### Written request
Copy out the data below verbatim.

### Exercise material
::::::

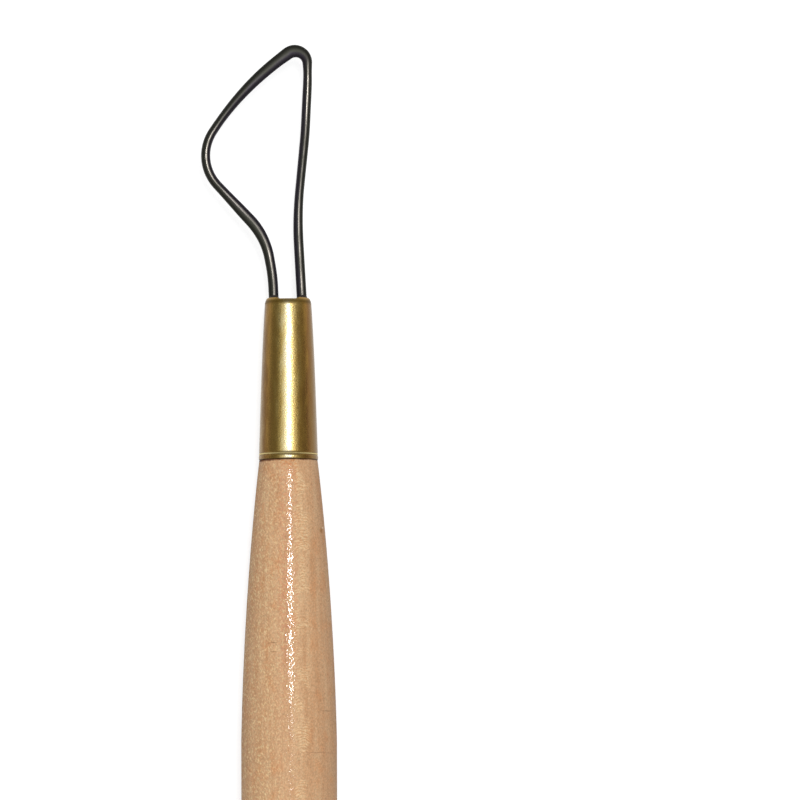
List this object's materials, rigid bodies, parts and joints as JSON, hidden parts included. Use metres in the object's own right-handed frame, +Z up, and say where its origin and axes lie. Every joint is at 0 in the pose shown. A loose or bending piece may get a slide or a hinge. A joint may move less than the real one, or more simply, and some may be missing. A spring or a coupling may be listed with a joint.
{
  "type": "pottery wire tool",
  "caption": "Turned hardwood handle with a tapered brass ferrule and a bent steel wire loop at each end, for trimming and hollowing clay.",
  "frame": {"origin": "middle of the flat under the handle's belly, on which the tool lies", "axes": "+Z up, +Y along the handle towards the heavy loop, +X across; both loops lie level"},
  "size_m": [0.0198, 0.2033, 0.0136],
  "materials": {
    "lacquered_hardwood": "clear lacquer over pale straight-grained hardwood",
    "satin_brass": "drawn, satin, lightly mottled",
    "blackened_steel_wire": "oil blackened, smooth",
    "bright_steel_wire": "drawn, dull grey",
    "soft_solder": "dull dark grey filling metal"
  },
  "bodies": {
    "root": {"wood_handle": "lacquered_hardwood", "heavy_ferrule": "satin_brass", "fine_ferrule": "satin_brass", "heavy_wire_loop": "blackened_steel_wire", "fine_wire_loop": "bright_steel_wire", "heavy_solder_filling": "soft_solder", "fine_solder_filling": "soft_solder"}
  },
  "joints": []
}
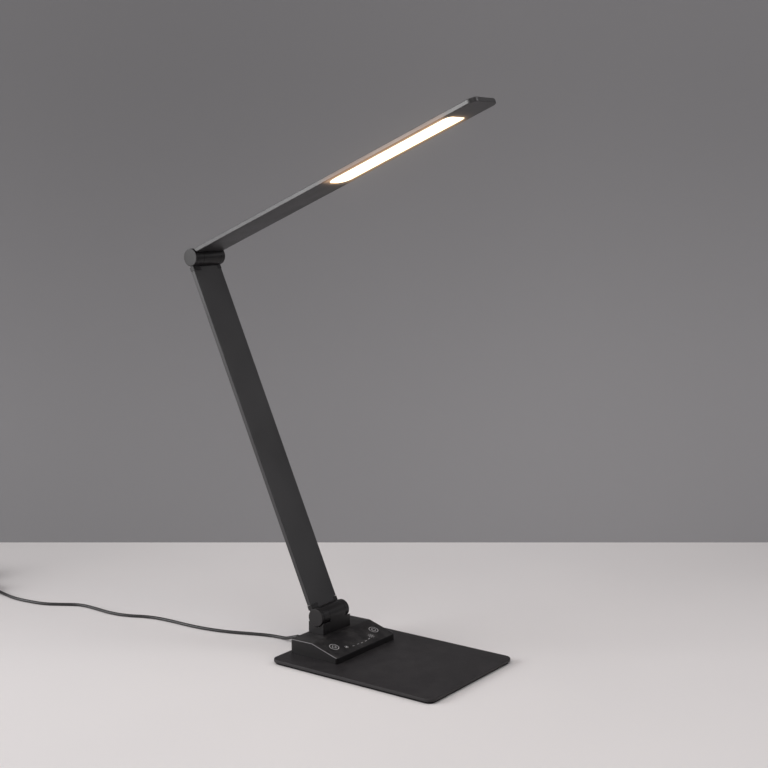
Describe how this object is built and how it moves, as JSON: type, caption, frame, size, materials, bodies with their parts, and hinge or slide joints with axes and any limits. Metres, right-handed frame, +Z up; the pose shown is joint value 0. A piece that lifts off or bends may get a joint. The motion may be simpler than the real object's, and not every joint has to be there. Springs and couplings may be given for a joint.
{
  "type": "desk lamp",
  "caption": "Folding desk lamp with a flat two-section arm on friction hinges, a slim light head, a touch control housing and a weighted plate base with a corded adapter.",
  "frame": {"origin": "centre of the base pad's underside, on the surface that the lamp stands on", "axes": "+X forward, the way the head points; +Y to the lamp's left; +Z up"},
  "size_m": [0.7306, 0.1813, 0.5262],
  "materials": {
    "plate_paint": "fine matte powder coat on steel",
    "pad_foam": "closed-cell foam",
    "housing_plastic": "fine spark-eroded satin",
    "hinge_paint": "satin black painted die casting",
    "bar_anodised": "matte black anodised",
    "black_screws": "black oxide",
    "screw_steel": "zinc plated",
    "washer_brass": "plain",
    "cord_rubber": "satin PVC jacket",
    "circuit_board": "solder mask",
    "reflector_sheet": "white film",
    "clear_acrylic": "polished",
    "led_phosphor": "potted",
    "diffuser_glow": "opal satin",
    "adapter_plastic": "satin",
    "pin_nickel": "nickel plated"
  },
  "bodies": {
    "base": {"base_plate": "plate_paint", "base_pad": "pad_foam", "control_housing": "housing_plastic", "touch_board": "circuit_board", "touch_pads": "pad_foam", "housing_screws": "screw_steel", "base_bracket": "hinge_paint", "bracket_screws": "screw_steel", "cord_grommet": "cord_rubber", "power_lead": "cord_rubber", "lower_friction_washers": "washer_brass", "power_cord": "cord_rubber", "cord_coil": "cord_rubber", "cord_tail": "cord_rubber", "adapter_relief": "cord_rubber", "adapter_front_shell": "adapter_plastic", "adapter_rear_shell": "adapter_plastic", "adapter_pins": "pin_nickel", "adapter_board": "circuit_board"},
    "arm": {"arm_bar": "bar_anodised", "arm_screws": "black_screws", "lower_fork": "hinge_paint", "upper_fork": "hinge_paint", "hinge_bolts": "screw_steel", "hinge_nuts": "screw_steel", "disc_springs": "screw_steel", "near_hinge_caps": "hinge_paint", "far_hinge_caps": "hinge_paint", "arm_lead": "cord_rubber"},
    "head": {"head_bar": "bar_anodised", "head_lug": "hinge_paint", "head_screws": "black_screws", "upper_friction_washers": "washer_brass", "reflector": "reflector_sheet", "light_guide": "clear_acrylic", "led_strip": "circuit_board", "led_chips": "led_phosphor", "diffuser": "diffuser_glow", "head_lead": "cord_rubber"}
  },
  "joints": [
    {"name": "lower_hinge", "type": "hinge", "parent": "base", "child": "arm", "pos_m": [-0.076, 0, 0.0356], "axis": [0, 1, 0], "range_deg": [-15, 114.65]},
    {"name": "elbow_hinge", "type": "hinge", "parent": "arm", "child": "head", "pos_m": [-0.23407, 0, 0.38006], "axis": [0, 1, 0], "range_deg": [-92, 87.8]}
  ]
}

::::::

### Written answer
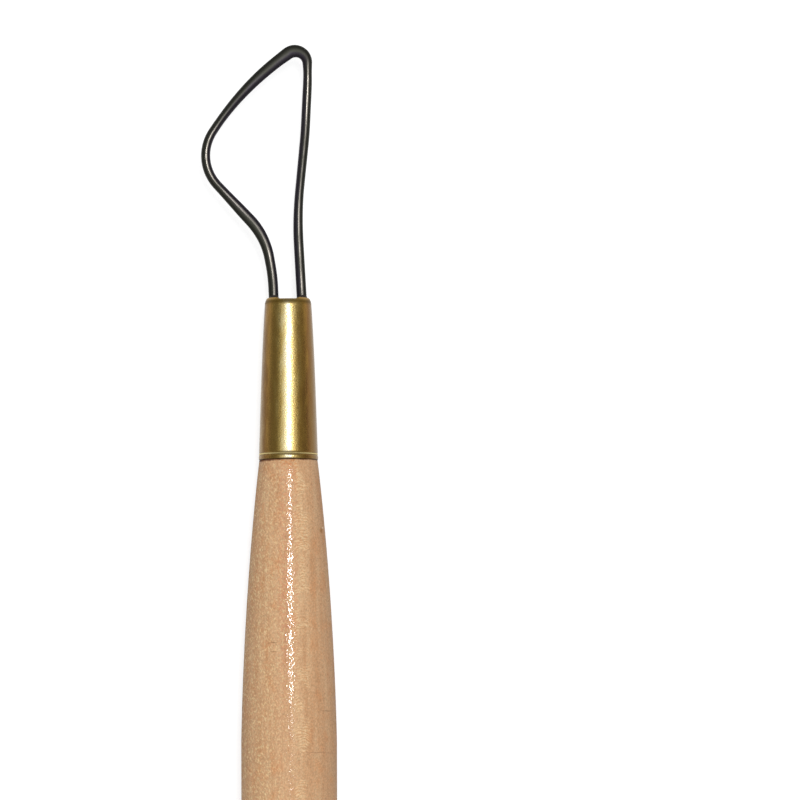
List this object's materials, rigid bodies, parts and joints as JSON, hidden parts included. Use metres in the object's own right-handed frame, +Z up, and say where its origin and axes lie. Every joint is at 0 in the pose shown. A loose or bending piece may get a slide or a hinge. A joint may move less than the real one, or more simply, and some may be missing. A spring or a coupling may be listed with a joint.
{
  "type": "pottery wire tool",
  "caption": "Turned hardwood handle with a tapered brass ferrule and a bent steel wire loop at each end, for trimming and hollowing clay.",
  "frame": {"origin": "middle of the flat under the handle's belly, on which the tool lies", "axes": "+Z up, +Y along the handle towards the heavy loop, +X across; both loops lie level"},
  "size_m": [0.0198, 0.2033, 0.0136],
  "materials": {
    "lacquered_hardwood": "clear lacquer over pale straight-grained hardwood",
    "satin_brass": "drawn, satin, lightly mottled",
    "blackened_steel_wire": "oil blackened, smooth",
    "bright_steel_wire": "drawn, dull grey",
    "soft_solder": "dull dark grey filling metal"
  },
  "bodies": {
    "root": {"wood_handle": "lacquered_hardwood", "heavy_ferrule": "satin_brass", "fine_ferrule": "satin_brass", "heavy_wire_loop": "blackened_steel_wire", "fine_wire_loop": "bright_steel_wire", "heavy_solder_filling": "soft_solder", "fine_solder_filling": "soft_solder"}
  },
  "joints": []
}
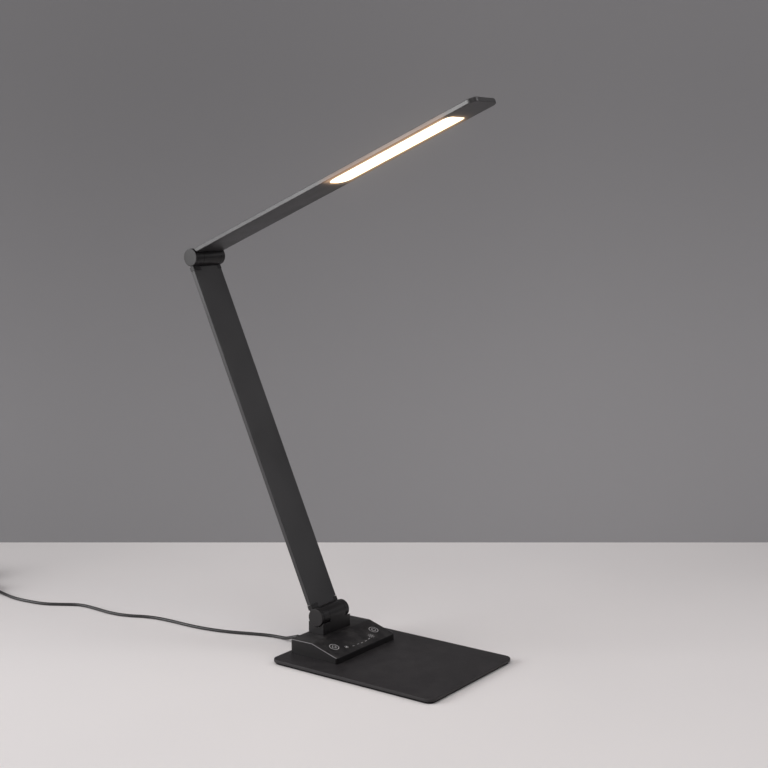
Describe how this object is built and how it moves, as JSON: type, caption, frame, size, materials, bodies with their parts, and hinge or slide joints with axes and any limits. Metres, right-handed frame, +Z up; the pose shown is joint value 0. A piece that lifts off or bends may get a joint. The motion may be simpler than the real object's, and not every joint has to be there. Springs and couplings may be given for a joint.
{
  "type": "desk lamp",
  "caption": "Folding desk lamp with a flat two-section arm on friction hinges, a slim light head, a touch control housing and a weighted plate base with a corded adapter.",
  "frame": {"origin": "centre of the base pad's underside, on the surface that the lamp stands on", "axes": "+X forward, the way the head points; +Y to the lamp's left; +Z up"},
  "size_m": [0.7306, 0.1813, 0.5262],
  "materials": {
    "plate_paint": "fine matte powder coat on steel",
    "pad_foam": "closed-cell foam",
    "housing_plastic": "fine spark-eroded satin",
    "hinge_paint": "satin black painted die casting",
    "bar_anodised": "matte black anodised",
    "black_screws": "black oxide",
    "screw_steel": "zinc plated",
    "washer_brass": "plain",
    "cord_rubber": "satin PVC jacket",
    "circuit_board": "solder mask",
    "reflector_sheet": "white film",
    "clear_acrylic": "polished",
    "led_phosphor": "potted",
    "diffuser_glow": "opal satin",
    "adapter_plastic": "satin",
    "pin_nickel": "nickel plated"
  },
  "bodies": {
    "base": {"base_plate": "plate_paint", "base_pad": "pad_foam", "control_housing": "housing_plastic", "touch_board": "circuit_board", "touch_pads": "pad_foam", "housing_screws": "screw_steel", "base_bracket": "hinge_paint", "bracket_screws": "screw_steel", "cord_grommet": "cord_rubber", "power_lead": "cord_rubber", "lower_friction_washers": "washer_brass", "power_cord": "cord_rubber", "cord_coil": "cord_rubber", "cord_tail": "cord_rubber", "adapter_relief": "cord_rubber", "adapter_front_shell": "adapter_plastic", "adapter_rear_shell": "adapter_plastic", "adapter_pins": "pin_nickel", "adapter_board": "circuit_board"},
    "arm": {"arm_bar": "bar_anodised", "arm_screws": "black_screws", "lower_fork": "hinge_paint", "upper_fork": "hinge_paint", "hinge_bolts": "screw_steel", "hinge_nuts": "screw_steel", "disc_springs": "screw_steel", "near_hinge_caps": "hinge_paint", "far_hinge_caps": "hinge_paint", "arm_lead": "cord_rubber"},
    "head": {"head_bar": "bar_anodised", "head_lug": "hinge_paint", "head_screws": "black_screws", "upper_friction_washers": "washer_brass", "reflector": "reflector_sheet", "light_guide": "clear_acrylic", "led_strip": "circuit_board", "led_chips": "led_phosphor", "diffuser": "diffuser_glow", "head_lead": "cord_rubber"}
  },
  "joints": [
    {"name": "lower_hinge", "type": "hinge", "parent": "base", "child": "arm", "pos_m": [-0.076, 0, 0.0356], "axis": [0, 1, 0], "range_deg": [-15, 114.65]},
    {"name": "elbow_hinge", "type": "hinge", "parent": "arm", "child": "head", "pos_m": [-0.23407, 0, 0.38006], "axis": [0, 1, 0], "range_deg": [-92, 87.8]}
  ]
}